··· GIVEN DATA

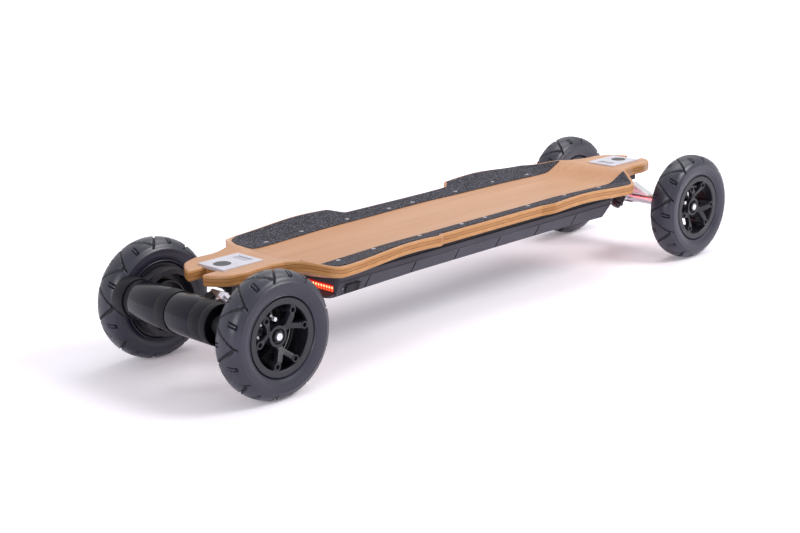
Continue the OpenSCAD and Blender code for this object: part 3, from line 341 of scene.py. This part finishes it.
def finished(name, sheet, body, finish, smooth=35, replaces=()):
    """Makes the piece's object, smooth up to the given angle, and puts it on its body."""
    data = bpy.data.meshes.new(name)
    sheet.to_mesh(data)
    sheet.free()
    data.materials.append(finish.material)
    data.polygons.foreach_set("use_smooth", [True] * len(data.polygons))
    data.set_sharp_from_angle(angle=math.radians(smooth))
    made = bpy.data.objects.new(name, data)
    bpy.context.collection.objects.link(made)
    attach(made, body)
    if replaces:
        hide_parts(*replaces)


bamboo = Finish("bamboo", Roughness=0.42, Specular_IOR_Level=0.35, Coat_Weight=0.08, Coat_Roughness=0.2)
place = bamboo.place()
x, y, z = bamboo.parts(place)
layers = bamboo.node("UVMap", {"uv_map": "layers"})
depth = bamboo.parts(layers)[1]
strip_width, core_depth, upper_glue, lower_glue = 0.0205, 0.0078, 0.0053, 0.0103
strip = (y / strip_width).floor()
tone = bamboo.random(strip)
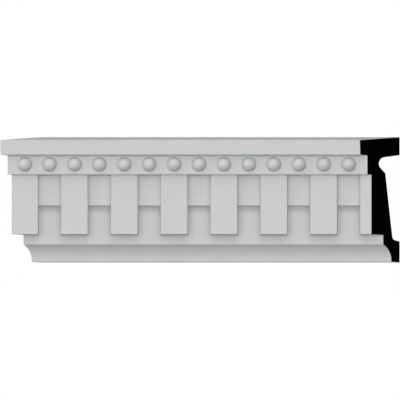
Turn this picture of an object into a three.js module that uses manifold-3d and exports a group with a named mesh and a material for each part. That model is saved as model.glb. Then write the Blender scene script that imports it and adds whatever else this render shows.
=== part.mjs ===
// A dentil dado rail: one moulded length of wall moulding with a top ledge, a band of beads, a row
// of dentils standing over a two-step back, a plain frieze and a cove, and a hollow back that leaves
// an upper and a lower face against the wall. Both ends are mitred the same way, so in plan the
// length is a parallelogram: an outside corner on the left and an inside corner on the right.
//
// Millimetres, +Z up. X runs along the rail, the wall is the plane y = 0, and the rail projects
// towards -Y. The origin is the centre of the lower wall face.

import * as THREE from "three";
import { mergeVertices } from "three/addons/utils/BufferGeometryUtils.js";
import Module from "manifold-3d";

// Length and mitres
const arrisLength = 360.8; // the length of every edge that runs from end to end
const mitreAngle = 45; // degrees away from a square cut

// Mould draft, in degrees: the top, the dentils' sides and the undersides of band and dentils lean by it
const draftAngle = 4.2;

// Members of the front, from the top down: how far each stands out from the wall, and its height
const ledgeProjection = 40;
const ledgeHeight = 14.7;
const ledgeLean = 0.5; // the ledge's front face runs back by this much towards its lower edge
const ledgeFall = 0.8; // the ledge's underside falls by this much towards the band
const bandProjection = 32.45;
const bandHeight = 19;
const dentilProjection = 28.4;
const dentilHeight = 59.65;
const upperPanelProjection = 22.5; // between the dentils, the upper part of the back
const upperPanelHeight = 30.8;
const stepRadius = 10; // the small cove that leads back from that panel to the lower one
const stepCrease = 15; // degrees, between that cove's lower end and the lower panel
const friezeProjection = 16.55; // the lower part of that back, and the plain frieze below it
const friezeHeight = 9.45;
const coveRadius = 19;
const footProjection = 8.45;
const footHeight = 1.75; // the upright strip under the cove
const footFall = 0.9; // the foot's underside falls by this much towards the wall

// Dentils and beads
const dentilPitch = 50;
const dentilWidth = 26.6; // across the front face
const dentilShift = 4.2; // from the middle of the wall face to the nearest dentil's centre line
const beadsPerDentil = 2;
const beadRadius = 7.4;
const beadRise = 6.4;
const beadLift = 0.8; // the bead row sits above the band's middle by this much

// Hollow back
const upperFaceHeight = 18.2;
const lowerFaceHeight = 21.3;
const roofSlope = 7.4; // degrees, down and away from the wall
const bayDepth = 20.8; // the deepest part of the hollow, under the ledge
const bayRadius = 6.5;
const baySlope = 47.8; // degrees, the bay's lower side
const webTopDepth = 14.3; // the hollow's depth where the bay's lower side meets the web
const webFootDepth = 7;
const footSlope = 14.6; // degrees, up and away from the wall
const footFillet = 4;

// Faceting
const curveSteps = 8; // straight pieces in each arc of the section
const beadSides = 24;
const beadRings = 6;

const radians = THREE.MathUtils.degToRad;
const draft = Math.tan(radians(draftAngle));

// Where a cove's arc starts, so that it runs back by a recess and ends a crease short of upright.
function coveStartAngle(radius, recess, crease) {
  return Math.acos(Math.cos(radians(crease)) - recess / radius);
}

// Heights of the front's edges, worked up from the lower wall face
const bottomBack = -lowerFaceHeight / 2;
const bottomFront = bottomBack + footFall;
const coveCentre = new THREE.Vector2(-footProjection - coveRadius, bottomFront + footHeight);
const coveStart = coveStartAngle(coveRadius, friezeProjection - footProjection, 0);
const friezeBottom = coveCentre.y + coveRadius * Math.sin(coveStart);
const friezeTop = friezeBottom + friezeHeight;
const dentilBottom = friezeTop + (dentilProjection - friezeProjection) * draft;
const dentilTop = dentilBottom + dentilHeight;
const stepStart = coveStartAngle(stepRadius, upperPanelProjection - friezeProjection, stepCrease);
const stepCentre = new THREE.Vector2(
  -friezeProjection - stepRadius * Math.cos(radians(stepCrease)),
  dentilTop - upperPanelHeight - stepRadius * Math.sin(stepStart),
);
const bandBottom = dentilTop + (bandProjection - dentilProjection) * draft;
const bandTop = bandBottom + bandHeight;
const ledgeBottom = bandTop + ledgeFall;
const ledgeTop = ledgeBottom + ledgeHeight;
const topBack = ledgeTop + ledgeProjection * draft;

// Rounds a corner of an outline with an arc that touches both of its sides.
function roundCorner(outline, before, corner, after, radius) {
  const toBefore = before.clone().sub(corner).normalize();
  const toAfter = after.clone().sub(corner).normalize();
  const halfAngle = toBefore.angleTo(toAfter) / 2;
  const middle = toBefore.clone().add(toAfter).normalize();
  const centre = corner.clone().addScaledVector(middle, radius / Math.sin(halfAngle));
  const touch = radius / Math.tan(halfAngle);
  const start = corner.clone().addScaledVector(toBefore, touch).sub(centre);
  const end = corner.clone().addScaledVector(toAfter, touch).sub(centre);
  const clockwise = start.cross(end) < 0;
  outline.absarc(centre.x, centre.y, radius, start.angle(), end.angle(), clockwise);
}

// The section between two dentils, as (y, z): anticlockwise from the wall's lower edge.
function railSection() {
  const outline = new THREE.Shape();
  outline.moveTo(0, bottomBack);

  // The hollow back: lower wall face, foot, web, bay and roof
  const footBack = new THREE.Vector2(0, bottomBack + lowerFaceHeight);
  const roofBack = new THREE.Vector2(0, topBack - upperFaceHeight);
  const footCorner = new THREE.Vector2(
    -webFootDepth,
    footBack.y + webFootDepth * Math.tan(radians(footSlope)),
  );
  const bayCentre = new THREE.Vector2(bayRadius - bayDepth, 0);
  bayCentre.y =
    roofBack.y + bayCentre.x * Math.tan(radians(roofSlope)) - bayRadius / Math.cos(radians(roofSlope));
  const bayRoof = radians(90 + roofSlope);
  const bayFloor = radians(270 - baySlope);
  const bayEnd = new THREE.Vector2(Math.cos(bayFloor), Math.sin(bayFloor))
    .multiplyScalar(bayRadius)
    .add(bayCentre);
  const webTop = new THREE.Vector2(
    -webTopDepth,
    bayEnd.y - (-webTopDepth - bayEnd.x) * Math.tan(radians(baySlope)),
  );
  outline.lineTo(footBack.x, footBack.y);
  roundCorner(outline, footBack, footCorner, webTop, footFillet);
  outline.lineTo(webTop.x, webTop.y);
  outline.absarc(bayCentre.x, bayCentre.y, bayRadius, bayFloor, bayRoof, true);
  outline.lineTo(roofBack.x, roofBack.y);
  outline.lineTo(0, topBack);

  // The front: ledge, band, the two panels behind the dentils, frieze, cove and foot
  outline.lineTo(-ledgeProjection, ledgeTop);
  outline.lineTo(-ledgeProjection + ledgeLean, ledgeBottom);
  outline.lineTo(-bandProjection, bandTop);
  outline.lineTo(-bandProjection, bandBottom);
  outline.lineTo(-upperPanelProjection, bandBottom - (bandProjection - upperPanelProjection) * draft);
  outline.absarc(stepCentre.x, stepCentre.y, stepRadius, stepStart, radians(stepCrease), true);
  outline.absarc(coveCentre.x, coveCentre.y, coveRadius, coveStart, 0, true);
  outline.lineTo(-footProjection, bottomFront);
  return outline;
}

// The side view of one dentil, from its front face to well inside the web and the band.
function dentilSection() {
  const inside = (webTopDepth + friezeProjection) / 2;
  const outline = new THREE.Shape();
  outline.moveTo(-dentilProjection, dentilBottom);
  outline.lineTo(-inside, dentilBottom - (dentilProjection - inside) * draft);
  outline.lineTo(-inside, bandBottom + (ledgeProjection - bandProjection) * draft);
  outline.lineTo(-dentilProjection, bandBottom + (ledgeProjection - bandProjection) * draft);
  return outline;
}

// Extrudes a (y, z) outline along X, centred on x = 0.
function extrudeAlongRail(outline, length) {
  const geometry = new THREE.ExtrudeGeometry(outline, {
    depth: length,
    bevelEnabled: false,
    curveSegments: curveSteps,
  });
  geometry.translate(0, 0, -length / 2);
  const alongX = new THREE.Matrix4().makeBasis(
    new THREE.Vector3(0, 1, 0),
    new THREE.Vector3(0, 0, 1),
    new THREE.Vector3(1, 0, 0),
  );
  return geometry.applyMatrix4(alongX);
}

// One dentil at x = 0, its sides spreading with the draft behind its front face.
function dentilBlock() {
  const geometry = extrudeAlongRail(dentilSection(), dentilWidth);
  const corners = geometry.attributes.position;
  for (let i = 0; i < corners.count; i++) {
    const behindFront = corners.getY(i) + dentilProjection;
    corners.setX(i, corners.getX(i) + Math.sign(corners.getX(i)) * behindFront * draft);
  }
  return geometry;
}

// One bead at the origin: a domed cap facing -Y, its rim on y = 0 and a short root behind it.
function beadCap() {
  const ballRadius = (beadRadius ** 2 + beadRise ** 2) / (2 * beadRise);
  const rimAngle = Math.acos((ballRadius - beadRise) / ballRadius);
  const rootDepth = beadRise / 4;
  const profile = [new THREE.Vector2(0, -rootDepth), new THREE.Vector2(beadRadius, -rootDepth)];
  for (let ring = 0; ring < beadRings; ring++) {
    const angle = rimAngle * (1 - ring / beadRings);
    const radius = ballRadius * Math.sin(angle);
    profile.push(new THREE.Vector2(radius, ballRadius * Math.cos(angle) - ballRadius + beadRise));
  }
  profile.push(new THREE.Vector2(0, beadRise));
  return new THREE.LatheGeometry(profile, beadSides).rotateX(Math.PI);
}

// Where the left and right mitres stand at a given distance out from the wall.
function mitreEnds(projection) {
  const shift = -projection * Math.tan(radians(mitreAngle));
  return { left: shift - arrisLength / 2, right: shift + arrisLength / 2 };
}

// Everything between the two mitre planes.
function mitreBlock() {
  const margin = ledgeProjection / 4;
  const front = ledgeProjection + margin;
  const plan = new THREE.Shape();
  plan.moveTo(mitreEnds(front).left, -front);
  plan.lineTo(mitreEnds(front).right, -front);
  plan.lineTo(mitreEnds(-margin).right, margin);
  plan.lineTo(mitreEnds(-margin).left, margin);
  const height = topBack - bottomBack + 2 * margin;
  const geometry = new THREE.ExtrudeGeometry(plan, { depth: height, bevelEnabled: false });
  return geometry.translate(0, 0, bottomBack - margin);
}

const wasm = await Module();
wasm.setup();

function toSolid(geometry) {
  const bare = geometry.clone().deleteAttribute("normal").deleteAttribute("uv");
  const merged = mergeVertices(bare, 1e-4);
  return new wasm.Manifold(
    new wasm.Mesh({
      numProp: 3,
      vertProperties: new Float32Array(merged.attributes.position.array),
      triVerts: new Uint32Array(merged.index.array),
    }),
  );
}

function toGeometry(solid) {
  const mesh = solid.getMesh();
  const geometry = new THREE.BufferGeometry();
  geometry.setAttribute("position", new THREE.BufferAttribute(mesh.vertProperties, 3));
  geometry.setIndex(new THREE.BufferAttribute(mesh.triVerts, 1));
  return geometry.toNonIndexed();
}

// Centre lines of a row of things one pitch apart, enough to pass both ends of the rail.
function rowCentres(pitch) {
  const reach = arrisLength / 2 + ledgeProjection * Math.tan(radians(mitreAngle));
  const each = Math.ceil((reach + Math.abs(dentilShift)) / pitch);
  return Array.from({ length: 2 * each + 1 }, (_, i) => dentilShift + (i - each) * pitch);
}

function buildRail() {
  const overLength = arrisLength + 4 * ledgeProjection * Math.tan(radians(mitreAngle)) + dentilPitch;
  let rail = toSolid(extrudeAlongRail(railSection(), overLength));

  const dentil = toSolid(dentilBlock());
  for (const x of rowCentres(dentilPitch)) {
    rail = rail.add(dentil.translate([x, 0, 0]));
  }

  // Only whole beads: one that a mitre would cut is left off.
  const bead = toSolid(beadCap());
  const beadHeight = (bandBottom + bandTop) / 2 + beadLift;
  const leftLimit = mitreEnds(bandProjection).left + beadRadius;
  const rightLimit = mitreEnds(bandProjection + beadRise).right - beadRadius;
  for (const x of rowCentres(dentilPitch / beadsPerDentil)) {
    if (x < leftLimit || x > rightLimit) continue;
    rail = rail.add(bead.translate([x, -bandProjection, beadHeight]));
  }

  return rail.intersect(toSolid(mitreBlock()));
}

const primedPaint = new THREE.MeshStandardMaterial({
  color: 0xc9ccc9,
  roughness: 0.6,
  metalness: 0,
});

const dadoRail = new THREE.Mesh(toGeometry(buildRail()), primedPaint);
dadoRail.name = "dentil_dado_rail";

const part = new THREE.Group();
part.add(dadoRail);

export default part;
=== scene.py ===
import math

import bmesh
import bpy
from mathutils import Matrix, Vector


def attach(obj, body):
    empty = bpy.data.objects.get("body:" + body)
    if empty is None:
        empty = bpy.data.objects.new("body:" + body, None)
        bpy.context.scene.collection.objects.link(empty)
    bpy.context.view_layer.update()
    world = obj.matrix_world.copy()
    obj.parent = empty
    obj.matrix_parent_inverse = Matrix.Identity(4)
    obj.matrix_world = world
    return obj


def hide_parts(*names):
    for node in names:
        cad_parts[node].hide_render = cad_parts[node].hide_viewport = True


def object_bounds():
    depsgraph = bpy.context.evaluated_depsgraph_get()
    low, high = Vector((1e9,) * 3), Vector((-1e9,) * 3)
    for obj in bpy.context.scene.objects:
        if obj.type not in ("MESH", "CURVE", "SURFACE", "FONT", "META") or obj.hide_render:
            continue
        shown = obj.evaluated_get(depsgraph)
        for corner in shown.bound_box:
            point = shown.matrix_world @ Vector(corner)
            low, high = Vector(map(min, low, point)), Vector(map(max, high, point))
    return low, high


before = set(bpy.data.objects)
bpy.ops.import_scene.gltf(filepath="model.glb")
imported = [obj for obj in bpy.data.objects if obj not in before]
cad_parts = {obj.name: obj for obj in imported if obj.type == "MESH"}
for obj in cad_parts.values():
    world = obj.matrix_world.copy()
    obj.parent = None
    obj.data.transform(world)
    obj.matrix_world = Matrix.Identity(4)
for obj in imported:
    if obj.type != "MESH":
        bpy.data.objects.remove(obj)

# The looks of a dentil dado rail: one moulded length with softened edges and round beads, primed in
# a pale grey, with its two mitred cut faces painted black. Metres, in the frame of the CAD model.

CAD_NODE = "dentil_dado_rail"
MM = 0.001

cad_low, cad_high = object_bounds()

# What the frame gives
LEDGE_PROJECTION = -cad_low.y
MITRE = math.radians(45)
ARRIS_LENGTH = cad_high.x - cad_low.x - LEDGE_PROJECTION * math.tan(MITRE)
TOP_BACK = cad_high.z
BOTTOM_BACK = cad_low.z

# Mould draft: the top, the dentils' sides and the undersides of band and dentils lean by it
DRAFT = math.tan(math.radians(4.2))

# Members of the front, from the top down
LEDGE_HEIGHT = 14.7 * MM
LEDGE_LEAN = 0.5 * MM
LEDGE_FALL = 0.8 * MM
BAND_PROJECTION = 32.45 * MM
BAND_HEIGHT = 19 * MM
DENTIL_PROJECTION = 28.4 * MM
DENTIL_HEIGHT = 59.65 * MM
UPPER_PANEL_PROJECTION = 22.5 * MM
UPPER_PANEL_HEIGHT = 30.8 * MM
STEP_RADIUS = 10 * MM
STEP_CREASE = math.radians(15)
FRIEZE_PROJECTION = 16.55 * MM
FRIEZE_HEIGHT = 9.45 * MM
COVE_RADIUS = 19 * MM
FOOT_PROJECTION = 8.45 * MM
FOOT_HEIGHT = 1.75 * MM
FOOT_FALL = 0.9 * MM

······

PROBLEM DETAILS:
Only the lines from the line with "is left off." to the line with "return low, high", inclusive, are to be printed, exactly as they appear.

WRITTEN SOLUTION:
  // Only whole beads: one that a mitre would cut is left off.
  const bead = toSolid(beadCap());
  const beadHeight = (bandBottom + bandTop) / 2 + beadLift;
  const leftLimit = mitreEnds(bandProjection).left + beadRadius;
  const rightLimit = mitreEnds(bandProjection + beadRise).right - beadRadius;
  for (const x of rowCentres(dentilPitch / beadsPerDentil)) {
    if (x < leftLimit || x > rightLimit) continue;
    rail = rail.add(bead.translate([x, -bandProjection, beadHeight]));
  }

  return rail.intersect(toSolid(mitreBlock()));
}

const primedPaint = new THREE.MeshStandardMaterial({
  color: 0xc9ccc9,
  roughness: 0.6,
  metalness: 0,
});

const dadoRail = new THREE.Mesh(toGeometry(buildRail()), primedPaint);
dadoRail.name = "dentil_dado_rail";

const part = new THREE.Group();
part.add(dadoRail);

export default part;
=== scene.py ===
import math

import bmesh
import bpy
from mathutils import Matrix, Vector


def attach(obj, body):
    empty = bpy.data.objects.get("body:" + body)
    if empty is None:
        empty = bpy.data.objects.new("body:" + body, None)
        bpy.context.scene.collection.objects.link(empty)
    bpy.context.view_layer.update()
    world = obj.matrix_world.copy()
    obj.parent = empty
    obj.matrix_parent_inverse = Matrix.Identity(4)
    obj.matrix_world = world
    return obj


def hide_parts(*names):
    for node in names:
        cad_parts[node].hide_render = cad_parts[node].hide_viewport = True


def object_bounds():
    depsgraph = bpy.context.evaluated_depsgraph_get()
    low, high = Vector((1e9,) * 3), Vector((-1e9,) * 3)
    for obj in bpy.context.scene.objects:
        if obj.type not in ("MESH", "CURVE", "SURFACE", "FONT", "META") or obj.hide_render:
            continue
        shown = obj.evaluated_get(depsgraph)
        for corner in shown.bound_box:
            point = shown.matrix_world @ Vector(corner)
            low, high = Vector(map(min, low, point)), Vector(map(max, high, point))
    return low, high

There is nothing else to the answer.